Gathering political will

While the constitution of the new Wage Board is a small step forward in ensuring better working conditions for journalists, the same cannot be said in the arena of securing their physical safety. In the context of indicator 16.10.1 of the Sustainable Development Goals (SDGs) (Number of verified cases of killing, kidnapping, enforced disappearance, arbitrary detention and torture of journalists, associated media personnel, trade unionists and human rights advocates in the previous 12 months), there is no dedicated policy in place or any specific procedural, legislative or structural/institutional mechanism at either the federal level or anywhere in the provinces that addresses the issue of combating impunity for crimes against journalists in Pakistan.

However, commitment exists. In 2012, the United Nations developed the UN Plan of Action on Safety of Journalists and Issues of Impunity aimed at helping states improve an enabling and safer environment for journalists and journalism. Pakistan was selected as one of the five pilot countries for its implementation. Pakistan endorsed the Plan in 2013 and committed itself to, among other things, legislate for the safety of journalists and other information practitioners and improve the state’s capacity to combat impunity and provide special mechanisms for safety of journalists.

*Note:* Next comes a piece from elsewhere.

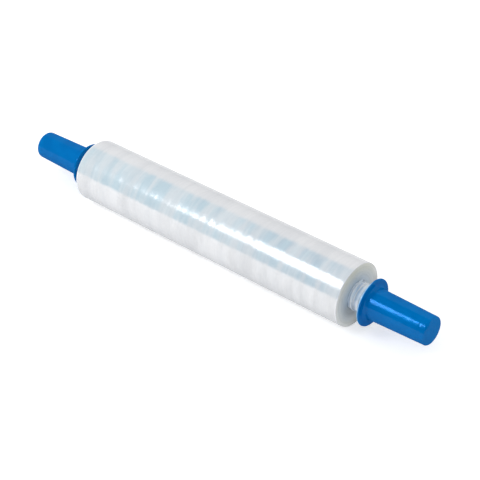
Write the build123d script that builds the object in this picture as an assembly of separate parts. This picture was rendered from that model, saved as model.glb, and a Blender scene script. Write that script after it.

While provincial governments, legislatures and political parties have, in general, expressed commitments to enacting special laws on safety of journalists and to, therein, provide effective and responsive mechanisms to combat impunity of crimes against journalists and other information practitioners, a critical mass or a demand for a special provincial law on safety of journalists and information practitioners is missing. Detailed and comprehensive empirical data and analysis on the scale of threats and attacks against journalists, particularly in the context of tracking impunity in the justice system is missing, as is adequate documentation on the process of access to justice for key cases of attacks against journalists and information practitioners in the provinces. Data collected against representative cases on the issue of impunity – with the help, perhaps, of a specialised impunity index – can help provide a gap analysis of the justice system for attacks against media practitioners. This empirical-based analysis can hugely facilitate increased accountability in Pakistan and help protect freedom of expression in the provinces.